By now, it’s clear to everyone that we have inherited an economic crisis as deep and dire as any since the days of the Great Depression. Millions of jobs that Americans relied on just a year ago are gone; millions more of the nest eggs families worked so hard to build have vanished. People everywhere are worried about what tomorrow will bring.
What Americans expect from Washington is action that matches the urgency they feel in their daily lives — action that’s swift, bold and wise enough for us to climb out of this crisis.
Because each day we wait to begin the work of turning our economy around, more people lose their jobs, their savings and their homes. And if nothing is done, this recession might linger for years. Our economy will lose 5 million more jobs. Unemployment will approach double digits. Our nation will sink deeper into a crisis that, at some point, we may not be able to reverse.
That’s why I feel such a sense of urgency about the recovery plan before Congress. With it, we will create or save more than 3 million jobs over the next two years, provide immediate tax relief to 95 percent of American workers, ignite spending by businesses and consumers alike, and take steps to strengthen our country for years to come.
“..create..new jobs..” And how long will they last? Until the free money is gone?? I hope we will get some men doing some decent road and school repair. (Wells Fargo cancelled the nice Las Vegas mult-million vacation they planned for their CEO’s when a big negative ground swell developed from the hourly class). The company I worked years ago got smart. They set up a national remote TV com. system and had their CEO meeting for a fraction of a million dollars. And no one woke up next morning with an alcoholic hangover.
Harvey, that’s not how stimulus spending works. But stimulating the economy, the market then creates jobs on its own. Right now businesses and banks aren’t spending. When the government spends, banks and businesses begin to spend themselves.
But the ‘stimulus’ part of the package isn’t scheduled (under the current ‘porkus’ bill) to go into effect until 2010 at the EARLIEST.
That would be great, John, except that the government had to confiscate the money from somebody else in order to spend it. Therefore, those robbed have that much less to spend. There is no free lunch.
CBO is out today with an analysis that says this package will depress the GDP over 10 years versus do-nothing. That’s OK, though, have another glass of your Barry Obama Kool-Aid.
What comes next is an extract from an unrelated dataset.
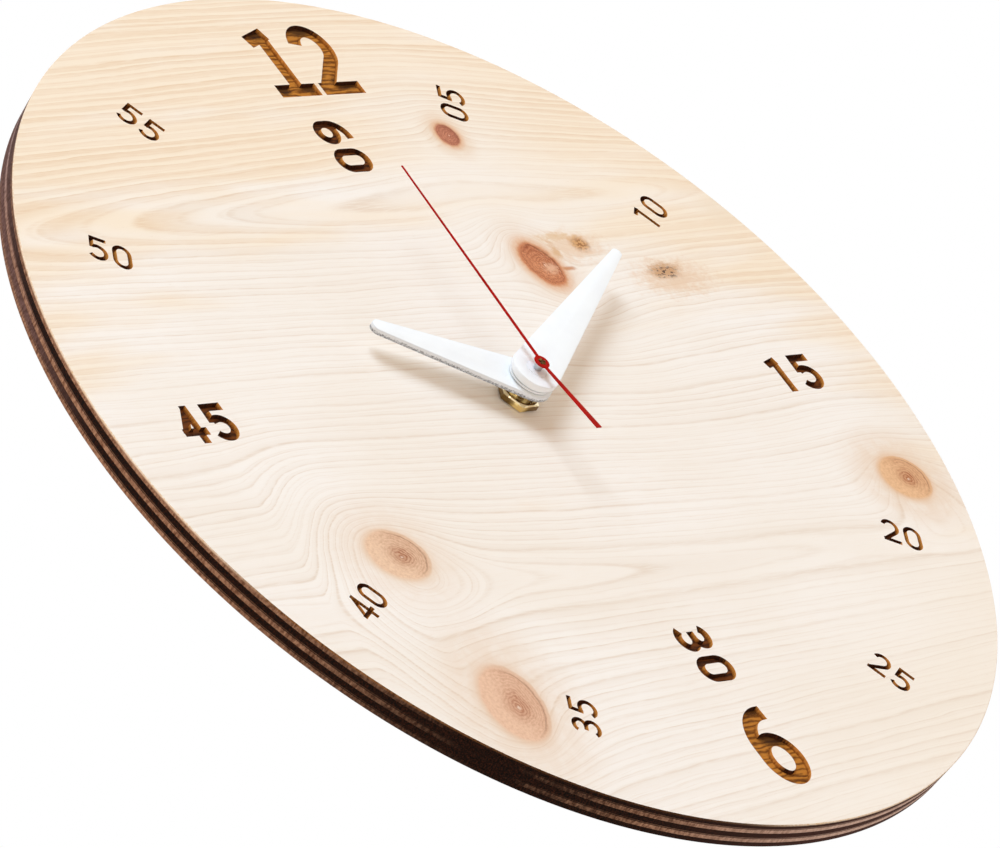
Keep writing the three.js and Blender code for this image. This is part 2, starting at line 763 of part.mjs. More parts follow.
// A ring round the coil's axis, which runs across the dial
function coilRing(outer, from, to) {
  const geometry = new THREE.CylinderGeometry(outer, outer, to - from, medium);
  geometry.rotateZ(Math.PI / 2);
  geometry.translate(rotorPlace.x + (from + to) / 2, coilY, behind(coreAt + coil.coreThickness / 2));
  return solid(geometry);
}

function coilBobbin() {
  const halfWidth = coil.coreWidth / 2 + seat;
  const reach = coilHalf + overrun;
  const slot = rectangle(
    rotorPlace.x - reach, coilY - halfWidth, rotorPlace.x + reach, coilY + halfWidth);
  return coilRing(coil.tubeRadius, -coilHalf, coilHalf)
    .add(coilRing(coil.radius, -coilHalf, -coilHalf + coil.flange))
    .add(coilRing(coil.radius, coilHalf - coil.flange, coilHalf))
    .subtract(prism(slot, behind(coreAt + coil.coreThickness + seat), behind(coreAt - seat)));
}

function coilWinding() {
  const end = coilHalf - coil.flange - seat;
  return coilRing(coil.radius - coil.windingInset, -end, end)
    .subtract(coilRing(coil.tubeRadius + seat, -end - overrun, end + overrun));
}

// An arbor that reaches from the middle plate into the rear cover
function arbor(place, from = middlePlateAt + middlePlate.thickness / 2) {
  const shoulder = middlePlateAt + middlePlate.thickness + seat;
  return bar(place, train.pivotRadius, behind(bearingAt + train.pivotLength), behind(from))
    .add(bar(place, train.arborRadius, behind(bearingAt - seat), behind(shoulder)));
}

function rotorBody() {
  return arbor(rotorPlace)
    .add(bar(rotorPlace, magnet.radius, behind(magnetAt + magnet.height), behind(magnetAt)))
    .add(gear(rotorPlace, teeth.rotorPinion, modules.rotor, first.rotorPinion,
      intermediateWheelAt, intermediateWheelAt + train.wheelThickness));
}

function intermediateBody() {
  return arbor(intermediatePlace)
    .add(gear(intermediatePlace, teeth.intermediatePinion, modules.intermediate, first.intermediatePinion,
      secondsWheelAt, secondsWheelAt + train.wheelThickness + seat))
    .add(gear(intermediatePlace, teeth.intermediateWheel, modules.rotor, first.intermediateWheel,
      intermediateWheelAt, intermediateWheelAt + train.wheelThickness));
}

function thirdBody() {
  const pinionBack = centreWheelAt + train.wheelThickness;
  return arbor(thirdPlace)
    .add(gear(thirdPlace, teeth.thirdPinion, modules.third, first.thirdPinion, centreWheelAt, pinionBack))
    .add(bar(thirdPlace, train.hubRadius, behind(thirdWheelAt), behind(pinionBack)))
    .add(gear(thirdPlace, teeth.thirdWheel, modules.seconds, first.thirdWheel,
      thirdWheelAt, thirdWheelAt + train.wheelThickness));
}

function secondsBody() {
  const shoulder = behind(bearingAt - seat);
  return bar(hub, pipes.secondsRadius, shoulder, secondHandAt - seat - seat)
    .add(bar(hub, train.pivotRadius, behind(bearingAt + train.pivotLength), shoulder + overrun))
    .add(gear(hub, teeth.secondsPinion, modules.seconds, first.secondsPinion,
      thirdWheelAt, secondsWheelAt))
    .add(gear(hub, teeth.secondsWheel, modules.intermediate, first.secondsWheel,
      secondsWheelAt, secondsWheelAt + train.wheelThickness));
}

function centreBody() {
  return gear(hub, teeth.centreWheel, modules.third, first.centreWheel,
    centreWheelAt, centreWheelAt + train.wheelThickness)
    .subtract(bar(hub, pipes.minuteRadius + seat, behind(centreWheelAt + train.wheelThickness) - overrun,
      behind(centreWheelAt) + overrun));
}

function cannonBody() {
  const low = behind(clutchAt + clutch.thickness);
  return bar(hub, pipes.minuteRadius, low, minutePipeTop)
    .add(gear(hub, teeth.cannonPinion, modules.cannon, first.cannonPinion,
      cannonAt, cannonAt + motion.wheelThickness))
    .subtract(bar(hub, pipes.minuteBore, low - overrun, minutePipeTop + overrun));
}

function clutchSpring() {
  const rear = behind(clutchAt + clutch.thickness);
  return ring(clutch.radius, pipes.minuteRadius + seat, rear, behind(clutchAt));
}

function motionBody() {
  return bar(motionPlace, motion.pivotRadius, behind(cannonAt), plateBack + frontPlate.pivotDepth - seat)
    .add(gear(motionPlace, teeth.motionPinion, modules.hour, first.motionPinion, hourWheelAt, cannonAt))
    .add(gear(motionPlace, teeth.motionWheel, modules.cannon, first.motionWheel,
      cannonAt, cannonAt + motion.wheelThickness))
    .add(bar(motionPlace, motion.shaftRadius, behind(caseDepth - shell.rearRecess - knob.thickness / 2),
      behind(cannonAt + motion.wheelThickness / 2)));
}

function settingKnob() {
  const rear = behind(caseDepth - shell.rearRecess);
  const front = rear + knob.thickness;
  const outline = [];
  const corners = knob.lobes * cornersPerLobe;
  for (let i = 0; i < corners; i += 1) {
    const angle = (i / corners) * 2 * Math.PI;
    const onLobe = i % cornersPerLobe < cornersPerLobe / 2;
    const radius = onLobe ? knob.radius : knob.radius - knob.lobeDepth;
    outline.push(onCircle(motionPlace, radius, angle));
  }
  const slot = rectangle(
    motionPlace.x - knob.radius / 2, motionPlace.y - knob.slotWidth / 2,
    motionPlace.x + knob.radius / 2, motionPlace.y + knob.slotWidth / 2);
  const shaftEnd = rear + knob.thickness / 2 - seat;
  return prism(new THREE.Shape(outline), rear, front)
    .subtract(prism(slot, rear - overrun, rear + knob.slotDepth))
    .subtract(bar(motionPlace, motion.shaftRadius + seat, shaftEnd, front + overrun));
}

function hourWheelBody() {
  const pipeTop = hourHandAt + hourHand.thickness;
  return bar(hub, pipes.hourRadius, behind(hourWheelAt + motion.hourWheelThickness), pipeTop)
    .add(gear(hub, teeth.hourWheel, modules.hour, first.hourWheel,
      hourWheelAt, hourWheelAt + motion.hourWheelThickness))
    .subtract(bar(hub, pipes.hourBore, behind(cannonAt), pipeTop + overrun));
}

// A tapering hand that points to 12, with a round hub and a round tip
function handOutline(hand, hole) {
  const far = hand.length - hand.tipRadius;
  const lean = Math.acos((hand.hubRadius - hand.tipRadius) / far);
  const right = Math.PI / 2 - lean;
  const left = Math.PI / 2 + lean;
  const shape = new THREE.Shape();
  shape.absarc(0, far, hand.tipRadius, right, left, false);
  shape.absarc(0, 0, hand.hubRadius, left, right + 2 * Math.PI, false);
  shape.holes.push(new THREE.Path().absarc(0, 0, hole, 0, 2 * Math.PI, true));
  return shape;
}

// A flat hand with room for its collet's sleeve round a pipe
function flatHand(hand, low, pipeRadius) {
  const hole = pipeRadius + seat + collet.sleeveWall + seat;
  return prism(handOutline(hand, hole), low, low + hand.thickness, medium);
}

function hourCollet() {
  const inner = pipes.hourRadius + seat;
  const outer = inner + collet.sleeveWall;
  return turned([
    [inner, hourHandAt - collet.sleeveBelow],
    [outer, hourHandAt - collet.sleeveBelow],
    [outer, hourFlangeAt],
    [collet.flangeRadius, hourFlangeAt],
    [collet.flangeRadius, hourFlangeAt + collet.flangeHeight],
    [inner, hourFlangeAt + collet.flangeHeight],
  ]);
}

function minuteCollet() {
  const inner = pipes.minuteRadius + seat;
  const outer = inner + collet.sleeveWall;
  return turned([
    [inner, minuteFlangeAt],
    [collet.flangeRadius, minuteFlangeAt],
    [collet.flangeRadius, minuteFlangeAt + collet.flangeHeight],
    [outer, minuteFlangeAt + collet.flangeHeight],
    [outer, minuteHandAt + minuteHand.thickness],
    [inner, minuteHandAt + minuteHand.thickness],
  ]);
}

function secondTube() {
  const top = secondHandAt + secondHand.thickness;
  return turned([
    [secondHand.tubeBore, tubeAt],
    [secondHand.tubeRadius, tubeAt],
    [secondHand.tubeRadius, secondHandAt - seat],
    [secondHand.rivetRadius, secondHandAt - seat],
    [secondHand.rivetRadius, top],
    [0, top],
    [0, secondHandAt - seat],
    [secondHand.tubeBore, secondHandAt - seat],
  ], coarse);
}

// The thin hand is bent up on both sides of its boss
function sweepHand() {
  const { length, tail, bossRadius, thickness, neckHalfWidth, tipHalfWidth, tailHalfWidth } = secondHand;
  const side = [
    [-tail, secondHand.tailRise],
    [-bossRadius, 0],
    [bossRadius, 0],
    [length, secondHand.tipRise],
  ];
  const under = side.map(([y, rise]) => new THREE.Vector2(y, rise));
  const over = side.map(([y, rise]) => new THREE.Vector2(y, rise + thickness)).reverse();
  const strip = new THREE.ExtrudeGeometry(new THREE.Shape([...under, ...over]), {
    depth: 2 * (bossRadius + overrun),
    bevelEnabled: false,
  });
  strip.translate(0, 0, -bossRadius - overrun);
  strip.rotateX(Math.PI / 2);
  strip.rotateZ(Math.PI / 2);
  strip.translate(0, 0, secondHandAt);
  const blade = new THREE.Shape([
    new THREE.Vector2(-tailHalfWidth, -tail),
    new THREE.Vector2(tailHalfWidth, -tail),
    new THREE.Vector2(neckHalfWidth, 0),
    new THREE.Vector2(tipHalfWidth, length),
    new THREE.Vector2(-tipHalfWidth, length),
    new THREE.Vector2(-neckHalfWidth, 0),
  ]);
  const high = secondHandAt + secondHand.tipRise + secondHand.tailRise + thickness + overrun;
  const plan = prism(blade, secondHandAt - overrun, high)
    .add(bar(hub, bossRadius, secondHandAt - overrun, high, medium))
    .subtract(bar(hub, secondHand.rivetRadius + seat, secondHandAt - overrun - overrun, high + overrun));
  return solid(strip).intersect(plan);
}

// Nodes in the order in which the clock comes apart from the front
const dial = new THREE.Group();

function add(group, name, body, material) {
  group.add(meshOf(name, body, material));
}

// A group of pieces that turn together about the hub, drawn pointing to 12 and set to an angle of the dial
function handGroup(angle) {
  const group = new THREE.Group();
  group.rotation.z = -angle * degree;
  dial.add(group);
  return group;
}

plyNames.forEach((name, number) => {
  const body = number === 0 ? engravedPly() : ply(number);
  add(dial, name, body, number % 2 === 0 ? pineFace : pineCore);
});
add(dial, 'hex_nut', hexNut(), brass);
add(dial, 'rubber_washer', rubberWasher(), blackRubber);
add(dial, 'threaded_bush', threadedBush(), brass);

const secondGroup = handGroup(secondHand.angle);
add(secondGroup, 'second_hand', sweepHand(), redLacquer);
add(secondGroup, 'second_hand_tube', secondTube(), brass);
add(dial, 'seconds_wheel', secondsBody(), whitePlastic);

const minuteGroup = handGroup(minuteHand.angle);
add(minuteGroup, 'minute_hand', flatHand(minuteHand, minuteHandAt, pipes.minuteRadius), whiteAcrylic);
add(minuteGroup, 'minute_collet', minuteCollet(), whitePlastic);
add(dial, 'cannon_pinion', cannonBody(), brass);
add(dial, 'clutch_spring', clutchSpring(), steel);

const hourGroup = handGroup(hourHand.angle);
add(hourGroup, 'hour_hand', flatHand(hourHand, hourHandAt, pipes.hourRadius), whiteAcrylic);
add(hourGroup, 'hour_collet', hourCollet(), whitePlastic);
add(dial, 'hour_wheel', hourWheelBody(), whitePlastic);

add(dial, 'motion_wheel', motionBody(), whitePlastic);
add(dial, 'setting_knob', settingKnob(), greyPlastic);
add(dial, 'centre_wheel', centreBody(), whitePlastic);
add(dial, 'third_wheel', thirdBody(), whitePlastic);
add(dial, 'intermediate_wheel', intermediateBody(), whitePlastic);
add(dial, 'rotor', rotorBody(), greyPlastic);

add(dial, 'front_plate', caseFrontPlate(), blackPlastic);
add(dial, 'middle_plate', caseMiddlePlate(), blackPlastic);
add(dial, 'rear_cover', rearCover(), blackPlastic);
add(dial, 'wall_hanger', wallHanger(), blackPlastic);

add(dial, 'stator', statorPlate(), steel);
add(dial, 'coil_core', coilCore(), steel);
add(dial, 'coil_bobbin', coilBobbin(), whitePlastic);
add(dial, 'coil_winding', coilWinding(), copper);
add(dial, 'circuit_board', circuitBoard(), boardGreen);
add(dial, 'control_chip', controlChip(), blackPlastic);
add(dial, 'quartz_crystal', quartzCrystal(), steel);
add(dial, 'negative_contact', negativeContact(), steel);
add(dial, 'positive_contact', positiveContact(), steel);
add(dial, 'battery', dryCell(), batteryJacket);

// The dial group is stood up, and its origin moved to where the nail bears
dial.rotation.x = Math.PI / 2;
dial.position.set(0, hangerMiddle, -hangerBearing);

const clock = new THREE.Group();
clock.add(dial);

export default clock;
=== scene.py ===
import bmesh
import bpy
import collections
import json
import math
from mathutils import Matrix, Vector, geometry

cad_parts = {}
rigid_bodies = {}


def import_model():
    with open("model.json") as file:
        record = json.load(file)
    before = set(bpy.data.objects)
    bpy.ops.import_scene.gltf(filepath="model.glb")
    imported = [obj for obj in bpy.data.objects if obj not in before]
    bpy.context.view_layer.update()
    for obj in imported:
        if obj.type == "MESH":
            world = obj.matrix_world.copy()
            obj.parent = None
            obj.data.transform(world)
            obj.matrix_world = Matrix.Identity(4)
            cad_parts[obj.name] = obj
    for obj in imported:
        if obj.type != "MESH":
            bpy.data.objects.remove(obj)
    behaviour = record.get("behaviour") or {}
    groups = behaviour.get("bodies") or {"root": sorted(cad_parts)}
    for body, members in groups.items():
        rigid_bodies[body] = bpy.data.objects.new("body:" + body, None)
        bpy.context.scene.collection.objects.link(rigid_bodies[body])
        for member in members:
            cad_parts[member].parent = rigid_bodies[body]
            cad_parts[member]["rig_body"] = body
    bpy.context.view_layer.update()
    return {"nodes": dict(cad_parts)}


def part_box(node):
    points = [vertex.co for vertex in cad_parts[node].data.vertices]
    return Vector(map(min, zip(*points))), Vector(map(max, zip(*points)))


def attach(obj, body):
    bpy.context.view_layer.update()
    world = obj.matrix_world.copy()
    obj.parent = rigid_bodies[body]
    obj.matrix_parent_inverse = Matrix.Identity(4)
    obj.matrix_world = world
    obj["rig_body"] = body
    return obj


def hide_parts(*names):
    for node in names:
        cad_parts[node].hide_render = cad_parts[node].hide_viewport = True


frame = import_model()
nodes = frame["nodes"]

# Lengths are millimetres in the dial's frame, where x is right, y up and z out of the face. The hub's
# axis is the origin and the face lies at height 0.
MM = 0.001
ply_low, ply_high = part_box("front_ply")
HUB = Vector(((ply_low.x + ply_high.x) / 2, ply_low.y, (ply_low.z + ply_high.z) / 2))
TAU = 2 * math.pi

# The board and its plies, and the depth of the engraving with the slope of its walls
RADIUS = 150.0
PLIES = 5
PLY = 1.64
PLY_PITCH = 1.84
DEPTH = 1.2
SLOPE = 0.28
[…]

[blockquote] But stimulating the economy, the market then creates jobs on its own. Right now businesses and banks aren’t spending. When the government spends, banks and businesses begin to spend themselves.[/blockquote]
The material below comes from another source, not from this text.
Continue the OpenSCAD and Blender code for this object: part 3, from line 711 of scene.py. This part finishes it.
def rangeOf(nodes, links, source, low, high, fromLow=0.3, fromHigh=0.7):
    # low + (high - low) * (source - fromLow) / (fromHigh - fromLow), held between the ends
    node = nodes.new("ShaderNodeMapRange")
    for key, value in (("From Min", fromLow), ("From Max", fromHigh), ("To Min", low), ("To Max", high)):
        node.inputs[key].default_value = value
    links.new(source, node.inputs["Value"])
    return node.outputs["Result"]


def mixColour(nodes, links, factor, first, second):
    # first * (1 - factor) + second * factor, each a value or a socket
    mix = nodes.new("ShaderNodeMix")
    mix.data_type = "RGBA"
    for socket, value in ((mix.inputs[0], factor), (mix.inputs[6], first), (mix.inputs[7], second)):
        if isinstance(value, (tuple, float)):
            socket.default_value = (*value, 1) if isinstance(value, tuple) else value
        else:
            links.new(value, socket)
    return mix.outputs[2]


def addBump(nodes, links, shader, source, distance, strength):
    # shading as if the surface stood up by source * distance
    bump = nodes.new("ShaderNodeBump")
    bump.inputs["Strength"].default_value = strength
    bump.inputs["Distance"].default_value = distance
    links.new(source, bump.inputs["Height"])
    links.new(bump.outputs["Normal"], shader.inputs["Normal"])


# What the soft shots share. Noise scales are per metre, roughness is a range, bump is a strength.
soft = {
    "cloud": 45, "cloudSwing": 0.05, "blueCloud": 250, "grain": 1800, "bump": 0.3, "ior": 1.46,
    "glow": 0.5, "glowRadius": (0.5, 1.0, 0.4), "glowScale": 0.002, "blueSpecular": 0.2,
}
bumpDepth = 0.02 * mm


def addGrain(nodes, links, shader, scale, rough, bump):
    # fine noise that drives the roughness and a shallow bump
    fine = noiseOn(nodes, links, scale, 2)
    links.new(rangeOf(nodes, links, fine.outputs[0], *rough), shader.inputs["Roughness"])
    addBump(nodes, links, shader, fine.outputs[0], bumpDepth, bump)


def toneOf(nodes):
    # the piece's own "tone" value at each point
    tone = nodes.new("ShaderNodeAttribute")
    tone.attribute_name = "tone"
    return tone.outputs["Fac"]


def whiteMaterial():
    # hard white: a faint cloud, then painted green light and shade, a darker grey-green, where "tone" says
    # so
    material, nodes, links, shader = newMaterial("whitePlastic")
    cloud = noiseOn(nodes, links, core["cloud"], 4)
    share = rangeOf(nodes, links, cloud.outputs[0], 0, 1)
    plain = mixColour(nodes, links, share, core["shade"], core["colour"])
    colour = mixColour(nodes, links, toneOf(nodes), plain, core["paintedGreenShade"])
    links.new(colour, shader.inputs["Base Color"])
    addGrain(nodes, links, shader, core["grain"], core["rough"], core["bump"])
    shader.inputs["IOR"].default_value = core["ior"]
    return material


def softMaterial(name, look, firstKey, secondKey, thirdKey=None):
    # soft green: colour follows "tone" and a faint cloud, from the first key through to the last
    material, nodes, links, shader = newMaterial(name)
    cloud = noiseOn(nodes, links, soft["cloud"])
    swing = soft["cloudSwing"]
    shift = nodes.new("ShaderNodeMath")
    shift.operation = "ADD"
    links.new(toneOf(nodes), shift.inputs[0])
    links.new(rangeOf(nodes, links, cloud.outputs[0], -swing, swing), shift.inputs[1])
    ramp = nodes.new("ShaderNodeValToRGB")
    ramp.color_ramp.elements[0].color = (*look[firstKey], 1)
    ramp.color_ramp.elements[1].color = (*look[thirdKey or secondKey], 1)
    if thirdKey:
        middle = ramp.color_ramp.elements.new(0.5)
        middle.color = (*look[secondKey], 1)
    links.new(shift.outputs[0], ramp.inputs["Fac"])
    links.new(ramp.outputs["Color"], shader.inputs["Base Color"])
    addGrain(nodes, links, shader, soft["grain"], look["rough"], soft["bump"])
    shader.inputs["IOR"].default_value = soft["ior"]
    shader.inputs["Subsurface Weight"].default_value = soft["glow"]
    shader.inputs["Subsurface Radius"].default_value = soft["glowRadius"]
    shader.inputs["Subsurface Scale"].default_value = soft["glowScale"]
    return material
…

By “stimulating the economy,” what you really mean is printing money and handing it out to politically connected recipients. This means living standards for your children and children’s children will be that much lower, and produces malinvestments in the present which will be liquidated in their turn.
This is classic Keynesian demand-side hokum. Capital cannot be created out of thin air. It has to come from present production in the form of savings.
#4 – you’re right there is no such thing as a free lunch. Markets cost money to regulate. Business have benefited multiple times over from government spending. A government employed teacher buys a house, built by a private contractor. A business enjoys having roads that are repaired at government expense. A fortune 500 company can benefit from knowing that their employees won’t get stuck in traffic because of a good public transportation system. Businesses benefit from public spending.
I’m also not sure who is being “robbed.” Taxes aren’t being raised. Money is being shifted. what will happen is that those who have good products will be more liberated than they have bee. The “rich” aren’t spending; businesses aren’t spending, and bank aren’t loaning. Irrationally, they are holding on to their wealth, which will make it worse for them. It’s the problem of one person’s rational interest in the sort term harms themselves in the long term.
byzantine, “demand side hokum”? I don’t know where to begin: usually people create value (businesses) when there is a demand. I think you mean “supply side” hokum.
Keynsianism worked for about 40 years, making us the richest country on the planet. The issue is not that capital is being “created” out of thin air (although that is how this whole problem started: banks were inventing money that wasn’t there); it is fundamentally about creating demand.